*DATA PROVIDED*:
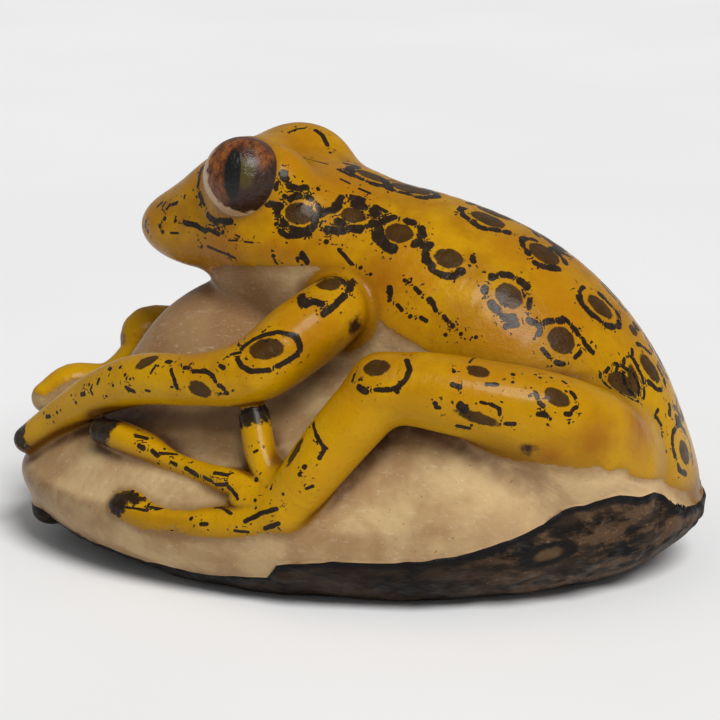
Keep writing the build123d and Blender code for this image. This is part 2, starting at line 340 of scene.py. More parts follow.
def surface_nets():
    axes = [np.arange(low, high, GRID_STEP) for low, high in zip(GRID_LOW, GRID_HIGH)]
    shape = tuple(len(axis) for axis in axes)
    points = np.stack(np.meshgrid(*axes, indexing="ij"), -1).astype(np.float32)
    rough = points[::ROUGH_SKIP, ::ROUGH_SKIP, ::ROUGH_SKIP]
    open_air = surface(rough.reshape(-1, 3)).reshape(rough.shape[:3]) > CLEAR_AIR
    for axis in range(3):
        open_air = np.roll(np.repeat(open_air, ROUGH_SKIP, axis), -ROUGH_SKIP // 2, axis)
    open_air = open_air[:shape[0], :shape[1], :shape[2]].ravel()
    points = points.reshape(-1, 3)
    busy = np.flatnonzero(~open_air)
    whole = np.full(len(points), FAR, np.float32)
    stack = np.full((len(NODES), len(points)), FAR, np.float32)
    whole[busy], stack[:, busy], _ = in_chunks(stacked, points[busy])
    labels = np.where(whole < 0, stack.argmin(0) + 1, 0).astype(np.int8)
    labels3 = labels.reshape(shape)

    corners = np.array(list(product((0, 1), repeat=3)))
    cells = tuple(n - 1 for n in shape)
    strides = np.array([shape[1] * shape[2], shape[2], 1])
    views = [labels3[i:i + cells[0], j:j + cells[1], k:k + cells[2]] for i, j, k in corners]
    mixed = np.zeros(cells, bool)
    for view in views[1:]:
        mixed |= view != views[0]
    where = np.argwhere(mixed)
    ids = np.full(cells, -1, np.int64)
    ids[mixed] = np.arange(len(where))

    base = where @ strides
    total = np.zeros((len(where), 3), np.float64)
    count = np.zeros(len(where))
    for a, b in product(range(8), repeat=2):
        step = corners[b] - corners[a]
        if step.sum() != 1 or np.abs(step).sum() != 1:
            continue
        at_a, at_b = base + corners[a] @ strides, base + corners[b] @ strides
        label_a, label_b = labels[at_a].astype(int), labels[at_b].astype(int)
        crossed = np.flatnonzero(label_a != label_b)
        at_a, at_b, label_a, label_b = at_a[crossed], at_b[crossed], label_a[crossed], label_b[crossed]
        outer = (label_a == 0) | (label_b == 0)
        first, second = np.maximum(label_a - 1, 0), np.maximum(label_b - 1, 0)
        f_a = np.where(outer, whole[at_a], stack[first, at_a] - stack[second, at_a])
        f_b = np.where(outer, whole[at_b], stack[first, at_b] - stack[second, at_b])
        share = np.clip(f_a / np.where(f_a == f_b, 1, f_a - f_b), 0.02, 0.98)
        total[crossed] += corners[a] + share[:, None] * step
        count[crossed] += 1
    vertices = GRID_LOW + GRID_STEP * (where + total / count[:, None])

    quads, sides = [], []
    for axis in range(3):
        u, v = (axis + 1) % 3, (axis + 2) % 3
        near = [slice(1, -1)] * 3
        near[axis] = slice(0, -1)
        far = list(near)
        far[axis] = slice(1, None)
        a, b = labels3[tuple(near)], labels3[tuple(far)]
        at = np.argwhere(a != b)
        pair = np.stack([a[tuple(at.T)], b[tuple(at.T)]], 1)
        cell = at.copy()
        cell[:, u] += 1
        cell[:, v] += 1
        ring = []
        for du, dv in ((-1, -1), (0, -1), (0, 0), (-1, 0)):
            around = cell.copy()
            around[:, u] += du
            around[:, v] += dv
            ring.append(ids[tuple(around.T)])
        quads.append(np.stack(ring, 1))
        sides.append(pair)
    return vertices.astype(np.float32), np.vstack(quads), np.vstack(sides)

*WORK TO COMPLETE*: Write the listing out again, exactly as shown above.

*OUTPUT BELOW*:
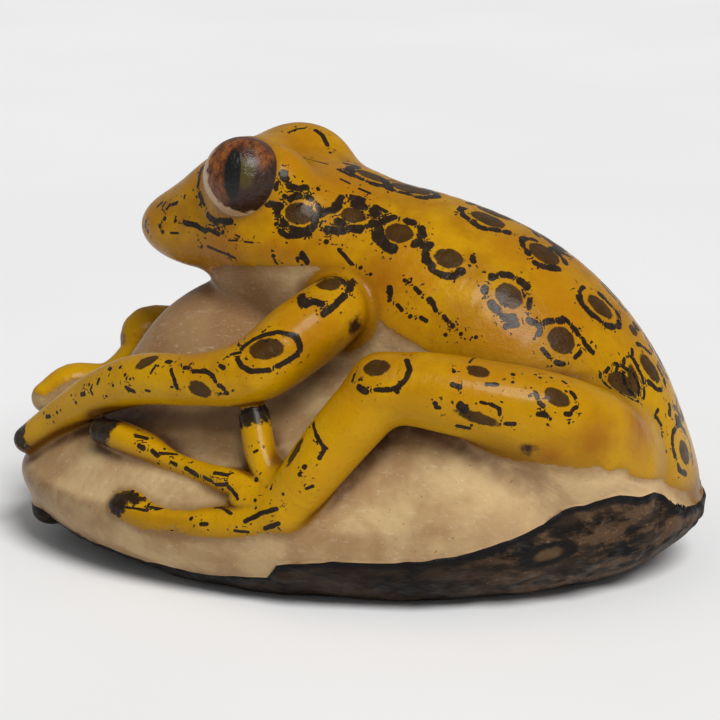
Keep writing the build123d and Blender code for this image. This is part 2, starting at line 340 of scene.py. More parts follow.
def surface_nets():
    axes = [np.arange(low, high, GRID_STEP) for low, high in zip(GRID_LOW, GRID_HIGH)]
    shape = tuple(len(axis) for axis in axes)
    points = np.stack(np.meshgrid(*axes, indexing="ij"), -1).astype(np.float32)
    rough = points[::ROUGH_SKIP, ::ROUGH_SKIP, ::ROUGH_SKIP]
    open_air = surface(rough.reshape(-1, 3)).reshape(rough.shape[:3]) > CLEAR_AIR
    for axis in range(3):
        open_air = np.roll(np.repeat(open_air, ROUGH_SKIP, axis), -ROUGH_SKIP // 2, axis)
    open_air = open_air[:shape[0], :shape[1], :shape[2]].ravel()
    points = points.reshape(-1, 3)
    busy = np.flatnonzero(~open_air)
    whole = np.full(len(points), FAR, np.float32)
    stack = np.full((len(NODES), len(points)), FAR, np.float32)
    whole[busy], stack[:, busy], _ = in_chunks(stacked, points[busy])
    labels = np.where(whole < 0, stack.argmin(0) + 1, 0).astype(np.int8)
    labels3 = labels.reshape(shape)

    corners = np.array(list(product((0, 1), repeat=3)))
    cells = tuple(n - 1 for n in shape)
    strides = np.array([shape[1] * shape[2], shape[2], 1])
    views = [labels3[i:i + cells[0], j:j + cells[1], k:k + cells[2]] for i, j, k in corners]
    mixed = np.zeros(cells, bool)
    for view in views[1:]:
        mixed |= view != views[0]
    where = np.argwhere(mixed)
    ids = np.full(cells, -1, np.int64)
    ids[mixed] = np.arange(len(where))

    base = where @ strides
    total = np.zeros((len(where), 3), np.float64)
    count = np.zeros(len(where))
    for a, b in product(range(8), repeat=2):
        step = corners[b] - corners[a]
        if step.sum() != 1 or np.abs(step).sum() != 1:
            continue
        at_a, at_b = base + corners[a] @ strides, base + corners[b] @ strides
        label_a, label_b = labels[at_a].astype(int), labels[at_b].astype(int)
        crossed = np.flatnonzero(label_a != label_b)
        at_a, at_b, label_a, label_b = at_a[crossed], at_b[crossed], label_a[crossed], label_b[crossed]
        outer = (label_a == 0) | (label_b == 0)
        first, second = np.maximum(label_a - 1, 0), np.maximum(label_b - 1, 0)
        f_a = np.where(outer, whole[at_a], stack[first, at_a] - stack[second, at_a])
        f_b = np.where(outer, whole[at_b], stack[first, at_b] - stack[second, at_b])
        share = np.clip(f_a / np.where(f_a == f_b, 1, f_a - f_b), 0.02, 0.98)
        total[crossed] += corners[a] + share[:, None] * step
        count[crossed] += 1
    vertices = GRID_LOW + GRID_STEP * (where + total / count[:, None])

    quads, sides = [], []
    for axis in range(3):
        u, v = (axis + 1) % 3, (axis + 2) % 3
        near = [slice(1, -1)] * 3
        near[axis] = slice(0, -1)
        far = list(near)
        far[axis] = slice(1, None)
        a, b = labels3[tuple(near)], labels3[tuple(far)]
        at = np.argwhere(a != b)
        pair = np.stack([a[tuple(at.T)], b[tuple(at.T)]], 1)
        cell = at.copy()
        cell[:, u] += 1
        cell[:, v] += 1
        ring = []
        for du, dv in ((-1, -1), (0, -1), (0, 0), (-1, 0)):
            around = cell.copy()
            around[:, u] += du
            around[:, v] += dv
            ring.append(ids[tuple(around.T)])
        quads.append(np.stack(ring, 1))
        sides.append(pair)
    return vertices.astype(np.float32), np.vstack(quads), np.vstack(sides)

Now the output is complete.